In 1965, CBS dared to air a new sitcom that was set in a World War II German POW camp, operating under the premise that Allied prisoners of war were actually working undercover to sabotage Nazi efforts. Luckily, the show, which starred Bob Crane as the titular hero, was a hit, and it continued to run for six seasons until 1971. Though Crane’s troubles after the show ended are well documented (a motion picture starring Greg Kinnear was even made based on Crane’s life), he helped Hogan’s Heroes become one of the most popular programs on TV during its time. This box set is neatly packaged and includes every episode from the series, as well as a separate disc full of special features, such as a Mad Magazine parody of the show called “Hokum’s Heroes,” an alternate version of an episode entirely in German (with subtitles), cast interviews, an extended version of the pilot episode, and more.
After the success of Batman: The Animated Series, Warner Bros. decided to bring another DC Comics heavyweight to life with Superman: The Animated Series, and much to their satisfaction, the new show was also met with both critical acclaim and fan approval. Now, fans can own the complete series, which some have labeled the most faithful adaptation of the Man of Steel’s story, in one convenient package, along with a bunch of bonuses. They include the requisite Commentary tracks, featurettes, and trivia tracks found on previous single season collections, but this complete set also comes with a brand new documentary entitled The Despot Darkseid: A Villain Worthy of Superman. Some might be turned off by the double-sided discs, but if you want all of your Superman in one place, now would be the time to get it.
Not everyone knows who Takashi Miike is, but those who follow the cult director’s work follow it religiously.
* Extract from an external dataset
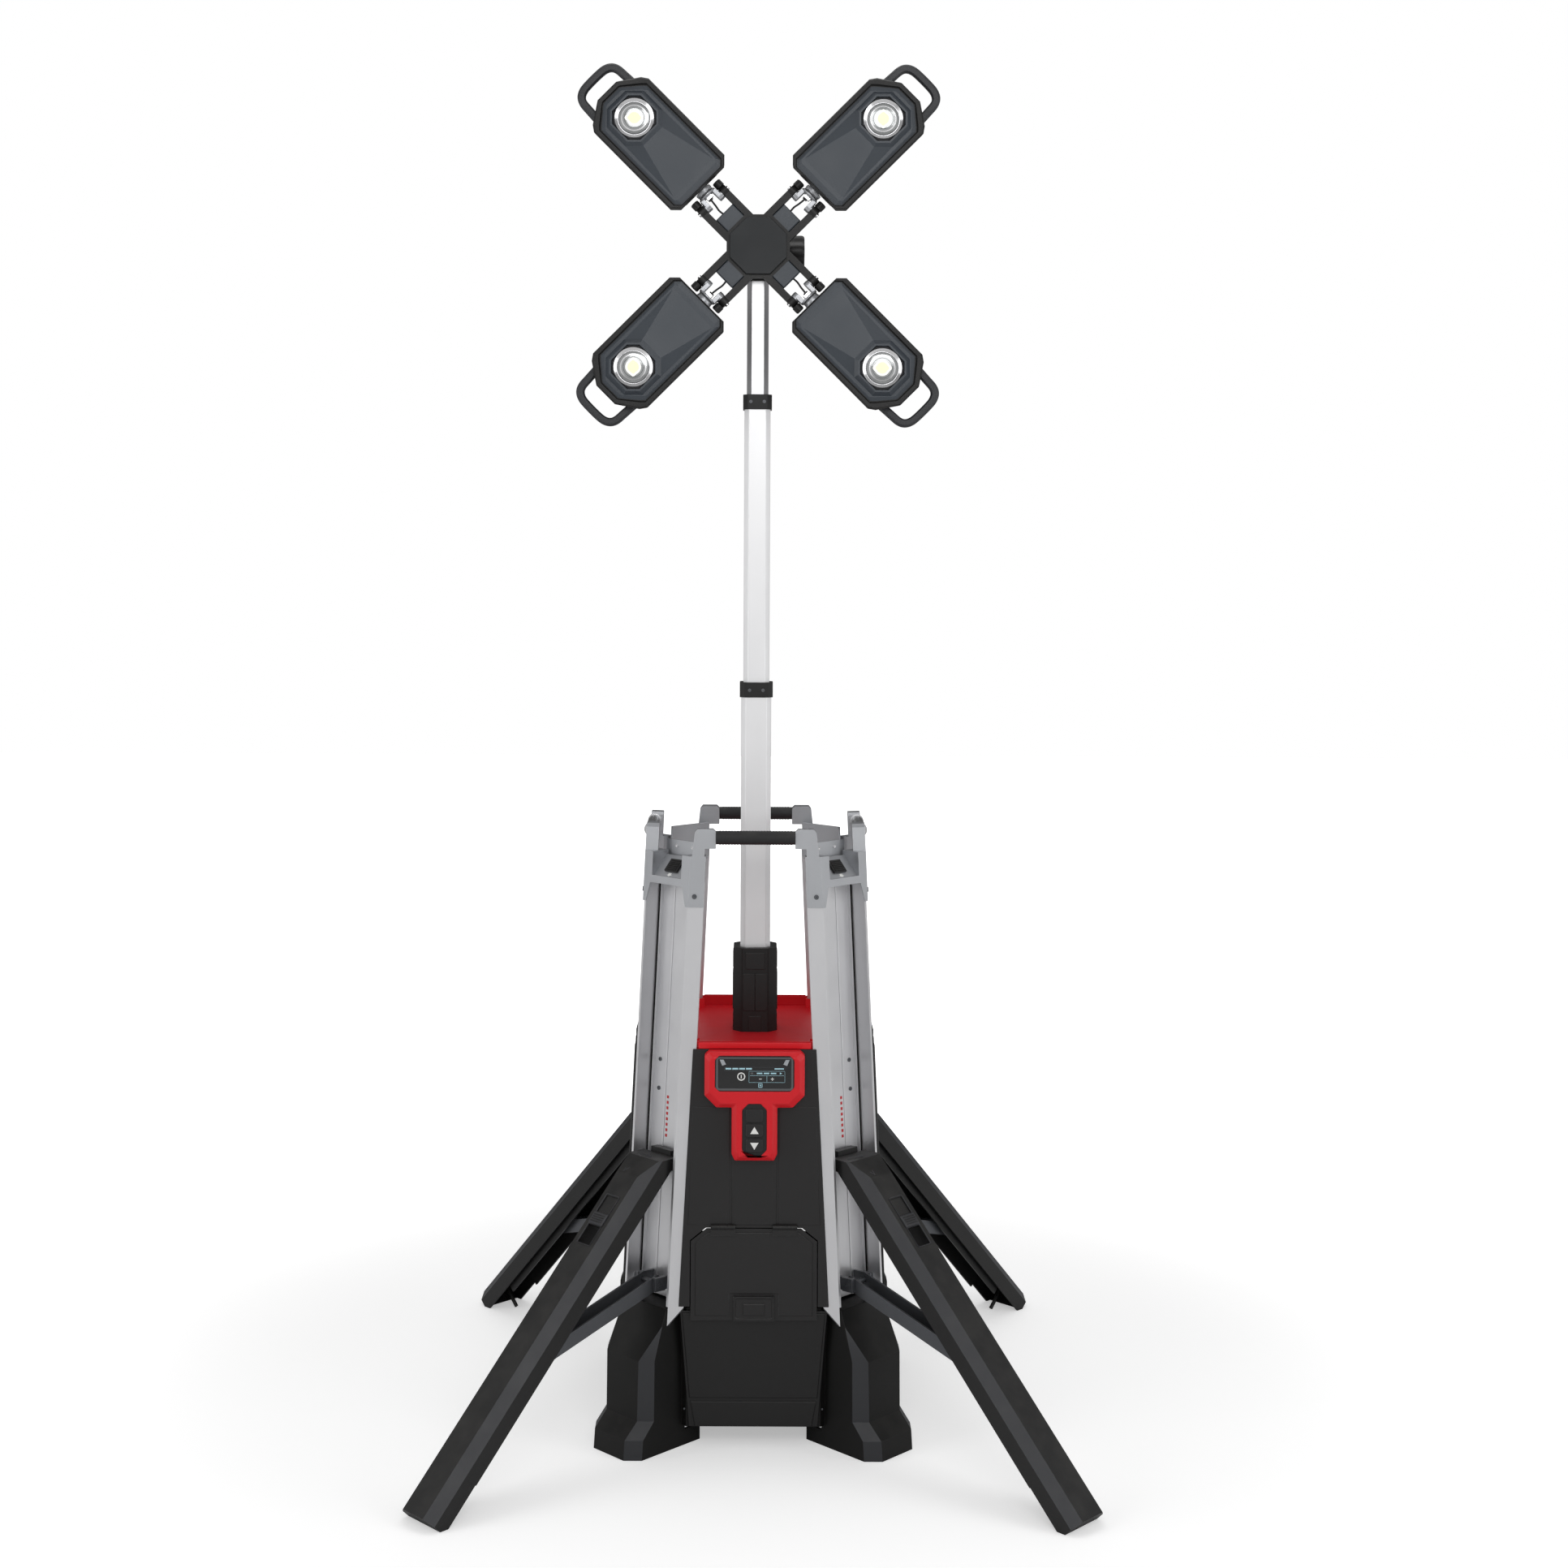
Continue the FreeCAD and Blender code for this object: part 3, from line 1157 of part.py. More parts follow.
def leg_brace(name, azimuth):
    """A grey channel from the post's bracket to the leg, forked at both ends."""
    brace = new_body("leg_brace_" + name)
    half, depth, wall = "brace_half", "brace_depth", "brace_wall"
    span = BRACE_LENGTH
    end = f"{span} + {depth}"
    side = [(f"-({depth})", f"-{depth} + 6"), (f"-{depth} + 6", f"-({depth})"), (f"{end} - 6", f"-({depth})"),
            (end, f"-{depth} + 6"), (end, f"{depth} - 6"), (f"{end} - 6", depth),
            (f"-{depth} + 6", depth), (f"-({depth})", f"{depth} - 6")]
    pad(brace, "xz", f"2 * {half}", [side], middle=True)
    past = "4 * brace_fork"
    trough = [(f"-{past}", f"-{depth} + {wall}"), (f"{end} + {past}", f"-{depth} + {wall}"),
              (f"{end} + {past}", f"{depth} + 10"), (f"-{past}", f"{depth} + 10")]
    pocket(brace, "xz", f"2 * ({half} - {wall})", outlines=[trough], middle=True)
    slots = [[(f"-{past}", "-2 * brace_fork"), ("brace_fork", "-2 * brace_fork"),
              ("brace_fork", "2 * brace_fork"), (f"-{past}", "2 * brace_fork")],
             [(f"{span} - brace_fork", "-2 * brace_fork"), (f"{end} + {past}", "-2 * brace_fork"),
              (f"{end} + {past}", "2 * brace_fork"), (f"{span} - brace_fork", "2 * brace_fork")]]
    pocket(brace, "xz", f"2 * ({half} - {wall})", outlines=slots, middle=True)
    holes = [(("0", "0"), "pin_radius + pin_gap"), ((str(span), "0"), "pin_radius + pin_gap")]
    pocket(brace, "xz", f"4 * {half}", rings=holes, middle=True)
    node(brace, "leg_brace_" + name, radial(azimuth, *FOOT_PIVOT, math.degrees(BRACE_SLOPE)))


def main():
    corner_posts()
    corner_castings()
    handles()
    body_panels()
    battery_door()
    battery_pack()
    control_console()
    top_tray()
    base_shell()
    wheels()
    mast()
    mast_head()
    hub()
    for name, azimuth in HEADS.items():
        light_head(name, azimuth)
    brackets = []
    for name, azimuth in CORNERS.items():
        brackets.append(leg_bracket(name, azimuth))
        leg_slider(name, azimuth)
        outrigger_leg(name, azimuth)
        leg_brace(name, azimuth)
    group = doc.addObject("Part::Compound", "leg_brackets")
    group.Links = brackets
    node(group, "leg_brackets")
    doc.recompute()
    for made in doc.Objects:
        if "Invalid" in made.State or "Error" in made.State:
            raise RuntimeError(f"{made.Name} failed: {made.State}")
    os.makedirs("parts", exist_ok=True)
    for piece in NODES:
        if piece.Shape.isNull() or not piece.Shape.isValid():
            raise RuntimeError(f"{piece.Label} has no valid shape")
    for piece in NODES:
        piece.Shape.exportStep(f"parts/{piece.Label}.step")
        count = len(piece.Shape.Solids)
        print(piece.Label, count, "solids", round(piece.Shape.Volume / 1000), "cm3")


main()
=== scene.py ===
# %% [markdown]
# This lesson dresses a battery light tower: a black body between four aluminium corner posts,
# four fold-out legs, a telescopic mast and a hub with four light heads. The solids come ready,
# at their real size, with the joints they move on. Everything here is about how they look:
# rounded edges, grain, small fittings and light.

# %% Load the frame
import json
import math

import bmesh
import bpy
from mathutils import Matrix, Vector


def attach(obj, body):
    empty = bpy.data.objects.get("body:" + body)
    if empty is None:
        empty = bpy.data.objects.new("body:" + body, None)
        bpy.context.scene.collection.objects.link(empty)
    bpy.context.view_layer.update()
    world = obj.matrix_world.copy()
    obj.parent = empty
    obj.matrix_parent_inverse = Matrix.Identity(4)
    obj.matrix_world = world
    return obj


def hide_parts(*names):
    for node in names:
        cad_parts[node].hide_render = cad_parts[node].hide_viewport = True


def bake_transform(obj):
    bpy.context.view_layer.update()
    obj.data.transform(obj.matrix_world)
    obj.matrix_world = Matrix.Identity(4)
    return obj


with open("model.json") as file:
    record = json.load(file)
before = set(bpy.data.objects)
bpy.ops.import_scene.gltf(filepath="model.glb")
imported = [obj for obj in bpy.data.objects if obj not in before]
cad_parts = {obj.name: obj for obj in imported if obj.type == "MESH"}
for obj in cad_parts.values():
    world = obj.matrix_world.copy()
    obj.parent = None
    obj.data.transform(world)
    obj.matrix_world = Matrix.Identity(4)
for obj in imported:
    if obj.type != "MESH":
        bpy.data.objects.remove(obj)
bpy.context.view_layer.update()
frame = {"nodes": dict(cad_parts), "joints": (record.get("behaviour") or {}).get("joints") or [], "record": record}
NODES = frame["nodes"]
JOINTS = {joint["name"]: joint for joint in frame["joints"]}
BODY_OF = {node: body for body, members in frame["record"]["behaviour"]["bodies"].items()
           for node in members}
CORNERS = {"front_right": -45, "front_left": -135, "rear_left": 135, "rear_right": 45}
HEADS = {"upper_right": 45, "upper_left": 135, "lower_left": 225, "lower_right": 315}

# %% [markdown]
# Drawing a fitting in its own small frame is far easier than in the world's. Five frames are
# enough here: on the body's leaning faces, on its upright walls, in the posts' channels, on the
# light heads and on the legs. All of them are in millimetres, and the matrix makes that metres.

# %% Frames to draw in
MILLIMETRE = Matrix.Scale(0.001, 4)
LEAN = math.radians(2.54)
FRAME_HALF, FRAME_LEVEL, DECK = 210, 994, 258
POST_FACE = 120
RADIAL_LEAN = math.atan(math.sqrt(2) * math.tan(LEAN))


def half_width(level):
    """From the mast's axis to the flange plane at a height, in millimetres."""
    return FRAME_HALF + (FRAME_LEVEL - level) * math.tan(LEAN)


def spun(degrees, axis="Z"):
    return Matrix.Rotation(math.radians(degrees), 4, axis)


def face_place(turn, level):
    """On a leaning face: X across, Y up the face, Z out of it. Turn 0 is the front."""
    tilt = Matrix.Rotation(math.pi / 2 - LEAN, 4, "X")
    return MILLIMETRE @ spun(turn) @ Matrix.Translation((0, -half_width(level), level)) @ tilt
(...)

Known for extreme violence and disturbing themes, Miike’s films have been the subject of much controversy over the past decade and a half. One of his best known films is Ichi the Killer, about a Yakuza enforcer named Kakihara who becomes embroiled in an intricate gang war when his boss is murdered. The film is a brutally graphic gorefest, and indeed, this is the major draw of the movie. The Blu-Ray release has been delayed a couple of times, but it’s finally here and ready for all of you who’ve got the stomach for it in hi-def. Ichi the Killer, and Takashi Miike in general, isn’t for everyone, but for those who are fans, here’s your chance to see all the bloody detail like you’ve never seen it before.
Ever wonder what it would be like to walk in Kobe Bryant’s shoes? Well, the closest you’re likely to get is Kobe Doin’ Work, Spike Lee’s day-in-the-life documentary that follows the Lakers star from his pregame routine to the heat of competition against conference rivals, the San Antonio Spurs. The DVD features an uncensored version of the film that differs slightly from the cut that ran on ESPN, plus deleted scenes, a making-of doc, the press conference from the big game, and a Bruce Hornsby music video (!) for the film’s theme tune.